__Problem details__
In the records below, begin at the line containing "spinner_hoop();" and end at the line containing "record = json.load(file)"; quote every line in that span exactly, including both boundary lines, and no others.

__Provided data__
□ □ □ □ □
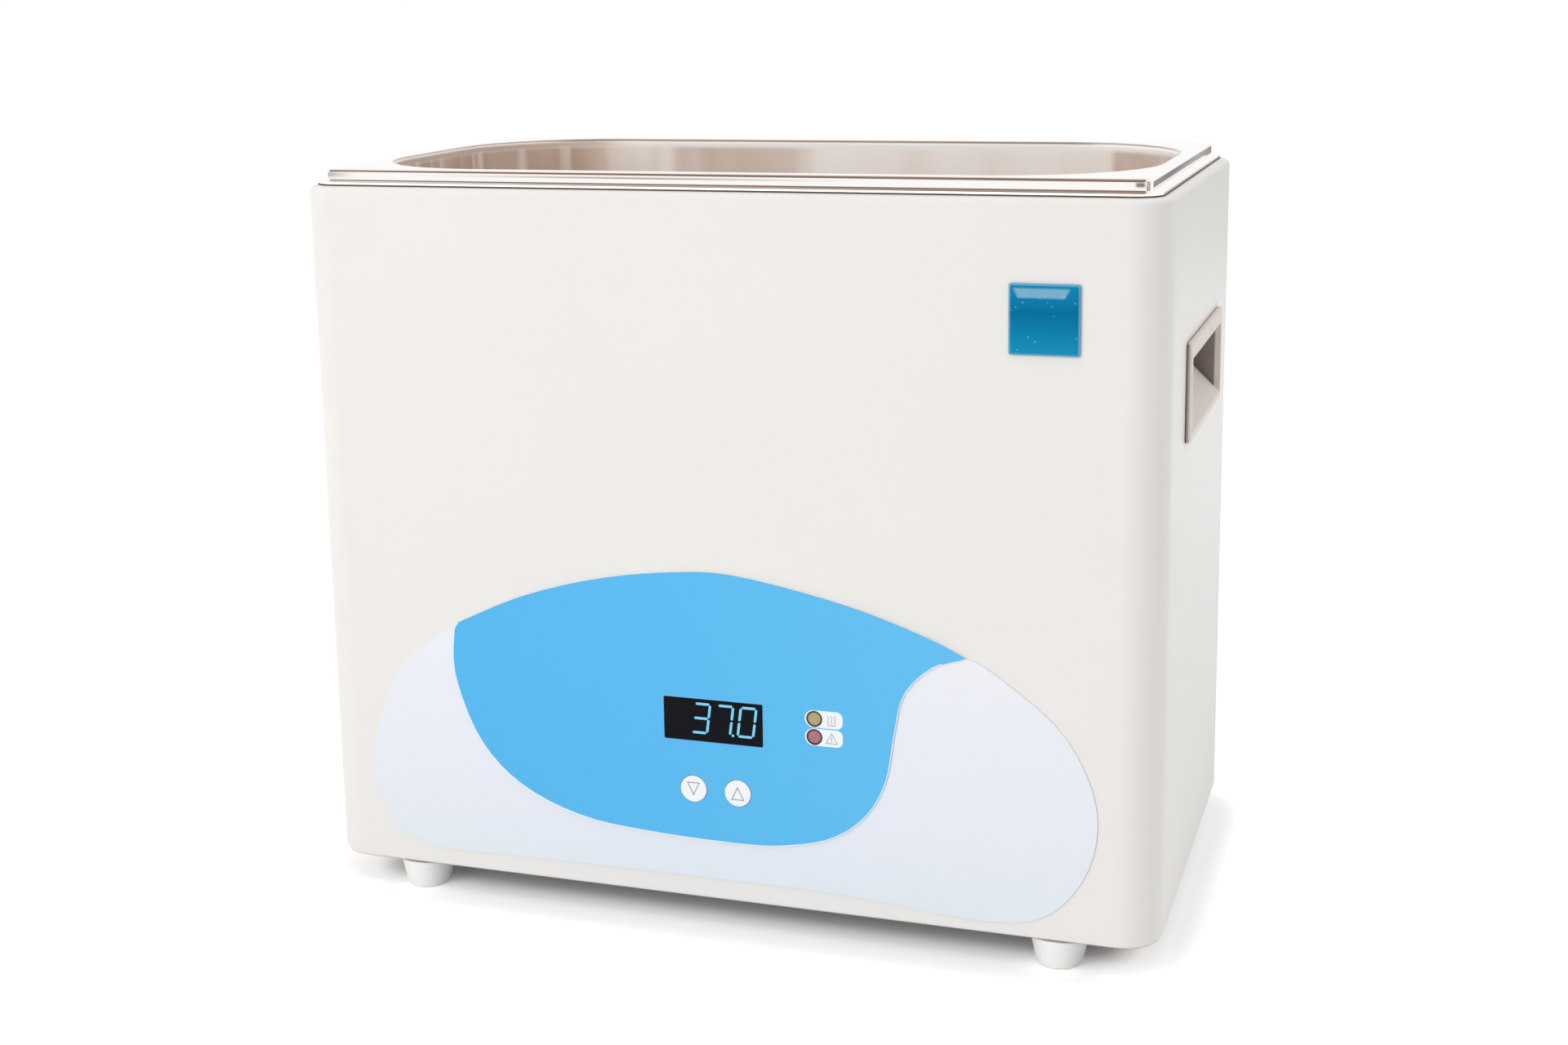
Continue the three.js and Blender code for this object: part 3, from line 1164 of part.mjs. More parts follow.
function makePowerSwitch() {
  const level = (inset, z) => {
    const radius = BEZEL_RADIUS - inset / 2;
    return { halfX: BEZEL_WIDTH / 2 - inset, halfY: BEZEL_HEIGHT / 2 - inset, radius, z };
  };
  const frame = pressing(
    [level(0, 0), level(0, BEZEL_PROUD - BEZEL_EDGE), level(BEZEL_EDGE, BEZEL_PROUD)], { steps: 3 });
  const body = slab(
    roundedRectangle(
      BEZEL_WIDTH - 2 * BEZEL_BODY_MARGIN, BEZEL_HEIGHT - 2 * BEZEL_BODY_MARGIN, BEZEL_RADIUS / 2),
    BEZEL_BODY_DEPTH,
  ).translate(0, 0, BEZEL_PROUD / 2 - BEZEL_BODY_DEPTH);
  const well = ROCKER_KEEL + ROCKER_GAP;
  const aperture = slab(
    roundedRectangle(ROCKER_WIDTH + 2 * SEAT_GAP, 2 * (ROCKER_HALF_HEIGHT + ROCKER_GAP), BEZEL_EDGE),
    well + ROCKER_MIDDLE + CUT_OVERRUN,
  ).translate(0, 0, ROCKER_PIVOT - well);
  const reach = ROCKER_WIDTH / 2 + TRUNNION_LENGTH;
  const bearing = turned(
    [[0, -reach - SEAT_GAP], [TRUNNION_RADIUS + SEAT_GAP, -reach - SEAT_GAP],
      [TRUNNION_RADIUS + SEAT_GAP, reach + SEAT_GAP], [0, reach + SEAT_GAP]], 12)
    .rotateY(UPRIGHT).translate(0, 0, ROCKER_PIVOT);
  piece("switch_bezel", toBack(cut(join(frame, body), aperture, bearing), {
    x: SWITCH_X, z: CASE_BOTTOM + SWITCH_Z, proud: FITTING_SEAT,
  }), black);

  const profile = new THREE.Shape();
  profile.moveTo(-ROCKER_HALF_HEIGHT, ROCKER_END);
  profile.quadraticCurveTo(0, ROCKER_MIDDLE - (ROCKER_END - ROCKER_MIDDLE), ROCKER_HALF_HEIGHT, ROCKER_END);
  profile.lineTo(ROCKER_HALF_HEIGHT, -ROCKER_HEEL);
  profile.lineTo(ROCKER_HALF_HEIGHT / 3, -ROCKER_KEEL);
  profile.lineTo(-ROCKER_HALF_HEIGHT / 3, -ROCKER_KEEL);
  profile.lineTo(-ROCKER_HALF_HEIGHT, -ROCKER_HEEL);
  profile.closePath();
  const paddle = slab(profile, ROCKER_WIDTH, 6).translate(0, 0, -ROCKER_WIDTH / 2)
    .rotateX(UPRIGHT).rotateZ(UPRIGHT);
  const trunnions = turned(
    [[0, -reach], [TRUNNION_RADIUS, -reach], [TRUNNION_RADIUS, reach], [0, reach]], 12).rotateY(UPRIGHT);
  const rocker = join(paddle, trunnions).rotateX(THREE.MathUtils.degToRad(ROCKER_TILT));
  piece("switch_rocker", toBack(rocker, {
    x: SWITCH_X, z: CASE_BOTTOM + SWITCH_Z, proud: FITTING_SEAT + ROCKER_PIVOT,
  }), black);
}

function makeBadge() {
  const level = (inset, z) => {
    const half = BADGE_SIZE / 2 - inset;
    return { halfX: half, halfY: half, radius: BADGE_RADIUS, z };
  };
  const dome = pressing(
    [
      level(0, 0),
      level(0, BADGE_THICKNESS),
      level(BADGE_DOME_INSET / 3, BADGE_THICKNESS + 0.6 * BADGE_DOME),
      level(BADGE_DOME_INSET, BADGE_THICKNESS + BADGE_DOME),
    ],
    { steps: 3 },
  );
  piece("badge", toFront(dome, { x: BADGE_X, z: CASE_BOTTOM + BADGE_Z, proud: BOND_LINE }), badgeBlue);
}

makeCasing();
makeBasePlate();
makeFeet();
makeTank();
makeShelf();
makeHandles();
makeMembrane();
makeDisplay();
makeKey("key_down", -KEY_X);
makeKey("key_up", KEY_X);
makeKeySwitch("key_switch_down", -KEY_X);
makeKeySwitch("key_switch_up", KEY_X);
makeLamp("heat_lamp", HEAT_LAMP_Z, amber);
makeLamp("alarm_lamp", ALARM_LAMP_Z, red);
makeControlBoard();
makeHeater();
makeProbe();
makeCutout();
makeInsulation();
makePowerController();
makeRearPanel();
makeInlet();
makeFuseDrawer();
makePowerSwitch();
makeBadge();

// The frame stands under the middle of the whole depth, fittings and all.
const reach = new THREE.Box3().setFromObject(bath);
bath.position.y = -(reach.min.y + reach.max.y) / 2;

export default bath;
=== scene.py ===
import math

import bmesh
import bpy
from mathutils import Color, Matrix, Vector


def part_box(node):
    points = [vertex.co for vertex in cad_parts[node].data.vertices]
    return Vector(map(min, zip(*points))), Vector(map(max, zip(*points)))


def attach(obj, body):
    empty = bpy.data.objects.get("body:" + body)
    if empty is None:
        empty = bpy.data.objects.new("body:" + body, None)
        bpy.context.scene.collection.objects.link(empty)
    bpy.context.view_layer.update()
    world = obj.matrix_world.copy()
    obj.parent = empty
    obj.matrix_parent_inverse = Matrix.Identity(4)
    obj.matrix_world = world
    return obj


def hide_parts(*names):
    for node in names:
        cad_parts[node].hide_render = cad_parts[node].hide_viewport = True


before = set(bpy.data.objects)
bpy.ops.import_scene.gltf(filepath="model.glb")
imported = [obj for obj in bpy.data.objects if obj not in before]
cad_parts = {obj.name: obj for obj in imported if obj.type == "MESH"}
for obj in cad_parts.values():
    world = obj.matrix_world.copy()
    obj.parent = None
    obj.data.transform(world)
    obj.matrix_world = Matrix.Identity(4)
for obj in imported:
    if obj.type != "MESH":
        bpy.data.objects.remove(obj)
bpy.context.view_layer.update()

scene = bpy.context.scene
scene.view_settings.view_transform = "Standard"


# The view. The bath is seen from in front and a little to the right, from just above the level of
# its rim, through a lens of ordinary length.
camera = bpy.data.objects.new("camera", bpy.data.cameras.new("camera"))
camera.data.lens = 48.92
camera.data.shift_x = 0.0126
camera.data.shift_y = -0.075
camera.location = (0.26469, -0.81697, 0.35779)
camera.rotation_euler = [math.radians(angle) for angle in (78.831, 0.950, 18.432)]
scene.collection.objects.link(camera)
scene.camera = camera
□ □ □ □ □
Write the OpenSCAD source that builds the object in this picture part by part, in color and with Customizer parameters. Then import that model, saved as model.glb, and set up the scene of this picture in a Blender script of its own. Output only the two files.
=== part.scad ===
□ □ □ □ □
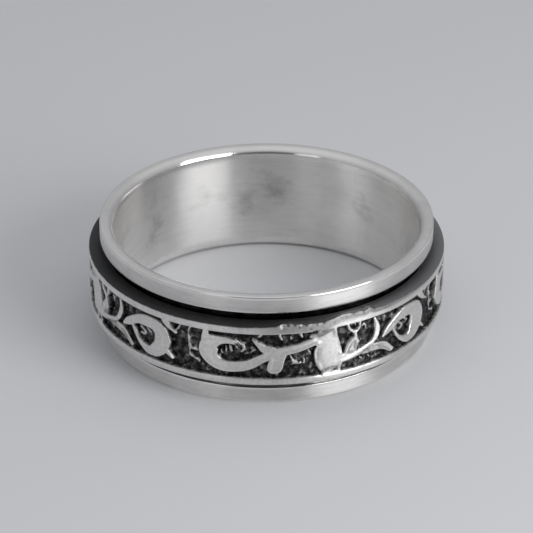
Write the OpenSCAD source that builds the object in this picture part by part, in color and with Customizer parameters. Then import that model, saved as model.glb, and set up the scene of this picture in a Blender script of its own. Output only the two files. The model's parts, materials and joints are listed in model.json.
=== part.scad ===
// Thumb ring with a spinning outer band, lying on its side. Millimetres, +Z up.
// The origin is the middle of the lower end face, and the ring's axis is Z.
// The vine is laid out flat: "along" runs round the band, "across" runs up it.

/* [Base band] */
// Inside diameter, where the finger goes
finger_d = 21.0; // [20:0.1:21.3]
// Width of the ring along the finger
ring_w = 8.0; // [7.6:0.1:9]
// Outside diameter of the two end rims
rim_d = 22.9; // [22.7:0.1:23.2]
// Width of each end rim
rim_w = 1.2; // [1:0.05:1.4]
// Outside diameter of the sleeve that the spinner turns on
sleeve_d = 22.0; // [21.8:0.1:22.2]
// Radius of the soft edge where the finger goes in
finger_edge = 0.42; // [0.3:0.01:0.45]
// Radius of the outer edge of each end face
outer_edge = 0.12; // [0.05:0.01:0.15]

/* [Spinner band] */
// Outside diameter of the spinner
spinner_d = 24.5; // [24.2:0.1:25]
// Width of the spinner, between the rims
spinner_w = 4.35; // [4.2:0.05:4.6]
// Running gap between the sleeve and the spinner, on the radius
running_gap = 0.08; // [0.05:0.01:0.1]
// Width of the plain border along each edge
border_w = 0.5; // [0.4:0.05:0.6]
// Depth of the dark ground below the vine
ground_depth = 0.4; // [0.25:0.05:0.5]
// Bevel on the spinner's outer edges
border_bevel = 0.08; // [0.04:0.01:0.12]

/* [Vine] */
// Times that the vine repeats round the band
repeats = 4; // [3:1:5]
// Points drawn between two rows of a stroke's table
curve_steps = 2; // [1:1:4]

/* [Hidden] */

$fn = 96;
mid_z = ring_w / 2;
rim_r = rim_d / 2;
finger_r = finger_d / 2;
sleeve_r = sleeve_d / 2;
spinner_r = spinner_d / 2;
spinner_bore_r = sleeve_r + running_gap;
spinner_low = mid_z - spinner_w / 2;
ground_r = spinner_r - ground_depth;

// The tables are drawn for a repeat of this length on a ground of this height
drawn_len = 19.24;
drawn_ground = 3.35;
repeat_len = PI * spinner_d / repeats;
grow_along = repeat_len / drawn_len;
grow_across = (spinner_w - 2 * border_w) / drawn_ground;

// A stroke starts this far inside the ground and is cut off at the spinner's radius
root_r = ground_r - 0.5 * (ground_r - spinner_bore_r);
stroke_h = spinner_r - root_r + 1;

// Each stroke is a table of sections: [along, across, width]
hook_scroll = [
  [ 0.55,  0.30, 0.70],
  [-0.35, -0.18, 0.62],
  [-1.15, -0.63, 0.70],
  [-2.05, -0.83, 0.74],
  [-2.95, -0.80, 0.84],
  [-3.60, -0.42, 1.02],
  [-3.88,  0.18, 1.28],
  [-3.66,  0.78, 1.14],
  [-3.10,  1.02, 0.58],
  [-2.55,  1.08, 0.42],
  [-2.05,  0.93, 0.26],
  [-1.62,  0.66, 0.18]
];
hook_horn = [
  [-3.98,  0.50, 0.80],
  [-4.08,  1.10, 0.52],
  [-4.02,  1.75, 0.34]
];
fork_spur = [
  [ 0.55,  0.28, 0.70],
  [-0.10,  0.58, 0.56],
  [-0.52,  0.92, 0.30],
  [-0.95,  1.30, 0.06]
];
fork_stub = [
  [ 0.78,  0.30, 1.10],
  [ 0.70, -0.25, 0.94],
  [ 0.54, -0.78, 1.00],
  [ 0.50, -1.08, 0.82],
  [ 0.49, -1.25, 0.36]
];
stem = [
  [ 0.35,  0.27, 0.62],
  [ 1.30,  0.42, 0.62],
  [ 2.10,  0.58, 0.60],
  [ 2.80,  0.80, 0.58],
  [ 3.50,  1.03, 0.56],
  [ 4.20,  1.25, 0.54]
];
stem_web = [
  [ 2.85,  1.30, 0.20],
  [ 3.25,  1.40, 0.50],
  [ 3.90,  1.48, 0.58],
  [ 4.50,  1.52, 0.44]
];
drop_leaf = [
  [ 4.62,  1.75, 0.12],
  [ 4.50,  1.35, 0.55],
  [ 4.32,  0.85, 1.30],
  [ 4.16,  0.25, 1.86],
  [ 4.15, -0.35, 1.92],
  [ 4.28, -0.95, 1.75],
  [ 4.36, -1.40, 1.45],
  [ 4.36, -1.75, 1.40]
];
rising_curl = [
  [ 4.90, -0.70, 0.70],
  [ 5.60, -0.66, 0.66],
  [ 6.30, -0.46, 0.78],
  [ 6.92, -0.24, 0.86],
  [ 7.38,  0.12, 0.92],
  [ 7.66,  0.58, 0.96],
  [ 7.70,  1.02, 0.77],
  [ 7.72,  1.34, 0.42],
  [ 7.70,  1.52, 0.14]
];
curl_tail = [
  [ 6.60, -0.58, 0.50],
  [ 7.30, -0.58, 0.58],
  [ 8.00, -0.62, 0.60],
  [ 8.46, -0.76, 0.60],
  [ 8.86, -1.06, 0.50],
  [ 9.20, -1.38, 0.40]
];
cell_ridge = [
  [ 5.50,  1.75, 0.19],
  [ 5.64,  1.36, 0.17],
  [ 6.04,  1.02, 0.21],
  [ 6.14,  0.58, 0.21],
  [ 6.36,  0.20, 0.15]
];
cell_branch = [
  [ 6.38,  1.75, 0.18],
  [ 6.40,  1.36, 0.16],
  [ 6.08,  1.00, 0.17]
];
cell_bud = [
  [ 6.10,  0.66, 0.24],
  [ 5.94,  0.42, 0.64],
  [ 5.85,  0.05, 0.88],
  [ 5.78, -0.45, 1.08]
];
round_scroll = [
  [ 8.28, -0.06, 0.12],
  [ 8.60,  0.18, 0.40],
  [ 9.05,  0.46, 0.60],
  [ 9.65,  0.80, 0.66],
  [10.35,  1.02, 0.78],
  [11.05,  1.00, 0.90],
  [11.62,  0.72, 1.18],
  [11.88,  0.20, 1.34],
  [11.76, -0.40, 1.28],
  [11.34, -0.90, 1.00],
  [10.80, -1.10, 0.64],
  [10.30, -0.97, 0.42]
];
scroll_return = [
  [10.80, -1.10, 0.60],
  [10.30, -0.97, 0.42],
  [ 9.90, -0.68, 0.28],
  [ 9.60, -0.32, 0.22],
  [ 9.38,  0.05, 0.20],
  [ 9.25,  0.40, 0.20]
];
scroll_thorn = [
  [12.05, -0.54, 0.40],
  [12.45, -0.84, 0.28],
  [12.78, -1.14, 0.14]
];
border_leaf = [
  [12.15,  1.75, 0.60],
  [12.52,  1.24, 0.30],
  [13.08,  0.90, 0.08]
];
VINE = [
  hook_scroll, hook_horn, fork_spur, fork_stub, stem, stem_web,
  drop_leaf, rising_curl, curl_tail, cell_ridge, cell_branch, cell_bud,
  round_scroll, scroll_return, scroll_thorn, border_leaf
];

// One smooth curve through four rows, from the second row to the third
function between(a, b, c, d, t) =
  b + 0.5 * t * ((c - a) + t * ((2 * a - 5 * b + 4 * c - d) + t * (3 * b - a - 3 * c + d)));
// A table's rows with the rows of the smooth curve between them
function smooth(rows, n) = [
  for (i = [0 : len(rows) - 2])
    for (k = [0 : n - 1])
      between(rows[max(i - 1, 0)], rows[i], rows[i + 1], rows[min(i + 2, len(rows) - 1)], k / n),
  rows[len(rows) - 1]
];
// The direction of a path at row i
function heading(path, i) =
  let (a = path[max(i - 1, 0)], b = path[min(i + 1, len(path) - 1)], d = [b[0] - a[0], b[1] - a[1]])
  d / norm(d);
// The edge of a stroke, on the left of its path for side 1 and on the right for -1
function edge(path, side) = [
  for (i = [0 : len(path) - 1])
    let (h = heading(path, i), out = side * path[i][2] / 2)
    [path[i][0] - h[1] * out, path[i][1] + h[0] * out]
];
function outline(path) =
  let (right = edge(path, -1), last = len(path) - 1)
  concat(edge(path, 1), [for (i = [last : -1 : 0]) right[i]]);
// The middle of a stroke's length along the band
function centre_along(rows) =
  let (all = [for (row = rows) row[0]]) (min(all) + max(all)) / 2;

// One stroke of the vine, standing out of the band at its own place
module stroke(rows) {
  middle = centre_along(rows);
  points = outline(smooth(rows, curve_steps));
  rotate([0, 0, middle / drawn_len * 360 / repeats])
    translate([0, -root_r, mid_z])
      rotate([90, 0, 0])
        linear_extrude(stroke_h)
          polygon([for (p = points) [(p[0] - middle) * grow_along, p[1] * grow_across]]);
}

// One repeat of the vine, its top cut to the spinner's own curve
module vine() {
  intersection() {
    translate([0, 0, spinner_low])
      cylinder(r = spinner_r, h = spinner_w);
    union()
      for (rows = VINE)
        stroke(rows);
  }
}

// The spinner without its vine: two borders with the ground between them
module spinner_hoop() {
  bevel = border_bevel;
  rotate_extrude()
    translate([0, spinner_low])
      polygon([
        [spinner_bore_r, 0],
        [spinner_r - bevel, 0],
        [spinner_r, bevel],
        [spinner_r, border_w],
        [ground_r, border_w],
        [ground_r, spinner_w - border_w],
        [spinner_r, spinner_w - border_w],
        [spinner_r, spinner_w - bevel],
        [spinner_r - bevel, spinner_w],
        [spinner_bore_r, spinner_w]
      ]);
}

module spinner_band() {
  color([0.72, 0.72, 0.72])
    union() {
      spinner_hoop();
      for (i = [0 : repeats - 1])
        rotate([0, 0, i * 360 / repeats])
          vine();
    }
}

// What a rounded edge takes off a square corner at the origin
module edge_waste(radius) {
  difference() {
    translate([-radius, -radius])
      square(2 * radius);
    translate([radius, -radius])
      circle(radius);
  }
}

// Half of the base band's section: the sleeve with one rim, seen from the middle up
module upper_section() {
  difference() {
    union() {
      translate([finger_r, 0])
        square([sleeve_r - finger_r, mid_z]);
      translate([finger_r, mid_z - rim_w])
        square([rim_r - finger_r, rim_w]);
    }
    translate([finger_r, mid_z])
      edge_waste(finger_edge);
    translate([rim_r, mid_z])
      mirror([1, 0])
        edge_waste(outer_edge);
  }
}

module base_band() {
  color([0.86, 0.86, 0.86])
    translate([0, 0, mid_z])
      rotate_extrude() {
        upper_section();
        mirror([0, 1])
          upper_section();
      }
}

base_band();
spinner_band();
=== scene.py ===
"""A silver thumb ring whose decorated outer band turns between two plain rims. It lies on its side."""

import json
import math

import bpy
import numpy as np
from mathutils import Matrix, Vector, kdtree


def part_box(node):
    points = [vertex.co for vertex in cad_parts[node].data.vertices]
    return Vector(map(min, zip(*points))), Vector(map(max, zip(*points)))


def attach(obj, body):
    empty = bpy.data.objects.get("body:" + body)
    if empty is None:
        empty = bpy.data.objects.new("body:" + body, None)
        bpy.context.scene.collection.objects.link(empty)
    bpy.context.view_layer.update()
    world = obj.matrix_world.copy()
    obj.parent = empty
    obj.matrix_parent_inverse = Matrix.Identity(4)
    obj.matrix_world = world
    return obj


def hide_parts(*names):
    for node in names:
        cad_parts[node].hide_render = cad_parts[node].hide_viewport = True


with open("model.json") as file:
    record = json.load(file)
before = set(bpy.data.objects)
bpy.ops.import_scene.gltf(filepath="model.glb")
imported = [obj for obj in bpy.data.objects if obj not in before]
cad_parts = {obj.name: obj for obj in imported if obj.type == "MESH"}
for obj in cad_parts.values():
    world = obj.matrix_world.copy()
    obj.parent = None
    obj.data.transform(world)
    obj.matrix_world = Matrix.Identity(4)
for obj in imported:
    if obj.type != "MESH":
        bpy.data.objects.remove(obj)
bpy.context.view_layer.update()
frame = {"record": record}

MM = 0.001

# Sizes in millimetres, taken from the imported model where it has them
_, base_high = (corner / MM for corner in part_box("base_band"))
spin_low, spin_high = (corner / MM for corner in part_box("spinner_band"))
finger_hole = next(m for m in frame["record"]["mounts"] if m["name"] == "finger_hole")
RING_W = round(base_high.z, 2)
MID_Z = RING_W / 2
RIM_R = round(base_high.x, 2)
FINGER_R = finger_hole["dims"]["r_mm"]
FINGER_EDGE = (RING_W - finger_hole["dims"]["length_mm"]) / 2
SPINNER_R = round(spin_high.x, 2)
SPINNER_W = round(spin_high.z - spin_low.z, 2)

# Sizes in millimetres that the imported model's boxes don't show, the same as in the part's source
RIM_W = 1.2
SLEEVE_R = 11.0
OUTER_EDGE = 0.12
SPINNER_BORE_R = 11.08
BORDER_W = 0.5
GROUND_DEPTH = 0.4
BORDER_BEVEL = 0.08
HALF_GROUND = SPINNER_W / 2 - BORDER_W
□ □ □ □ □
__Full solution__
      spinner_hoop();
      for (i = [0 : repeats - 1])
        rotate([0, 0, i * 360 / repeats])
          vine();
    }
}

// What a rounded edge takes off a square corner at the origin
module edge_waste(radius) {
  difference() {
    translate([-radius, -radius])
      square(2 * radius);
    translate([radius, -radius])
      circle(radius);
  }
}

// Half of the base band's section: the sleeve with one rim, seen from the middle up
module upper_section() {
  difference() {
    union() {
      translate([finger_r, 0])
        square([sleeve_r - finger_r, mid_z]);
      translate([finger_r, mid_z - rim_w])
        square([rim_r - finger_r, rim_w]);
    }
    translate([finger_r, mid_z])
      edge_waste(finger_edge);
    translate([rim_r, mid_z])
      mirror([1, 0])
        edge_waste(outer_edge);
  }
}

module base_band() {
  color([0.86, 0.86, 0.86])
    translate([0, 0, mid_z])
      rotate_extrude() {
        upper_section();
        mirror([0, 1])
          upper_section();
      }
}

base_band();
spinner_band();
=== scene.py ===
"""A silver thumb ring whose decorated outer band turns between two plain rims. It lies on its side."""

import json
import math

import bpy
import numpy as np
from mathutils import Matrix, Vector, kdtree


def part_box(node):
    points = [vertex.co for vertex in cad_parts[node].data.vertices]
    return Vector(map(min, zip(*points))), Vector(map(max, zip(*points)))


def attach(obj, body):
    empty = bpy.data.objects.get("body:" + body)
    if empty is None:
        empty = bpy.data.objects.new("body:" + body, None)
        bpy.context.scene.collection.objects.link(empty)
    bpy.context.view_layer.update()
    world = obj.matrix_world.copy()
    obj.parent = empty
    obj.matrix_parent_inverse = Matrix.Identity(4)
    obj.matrix_world = world
    return obj


def hide_parts(*names):
    for node in names:
        cad_parts[node].hide_render = cad_parts[node].hide_viewport = True


with open("model.json") as file:
    record = json.load(file)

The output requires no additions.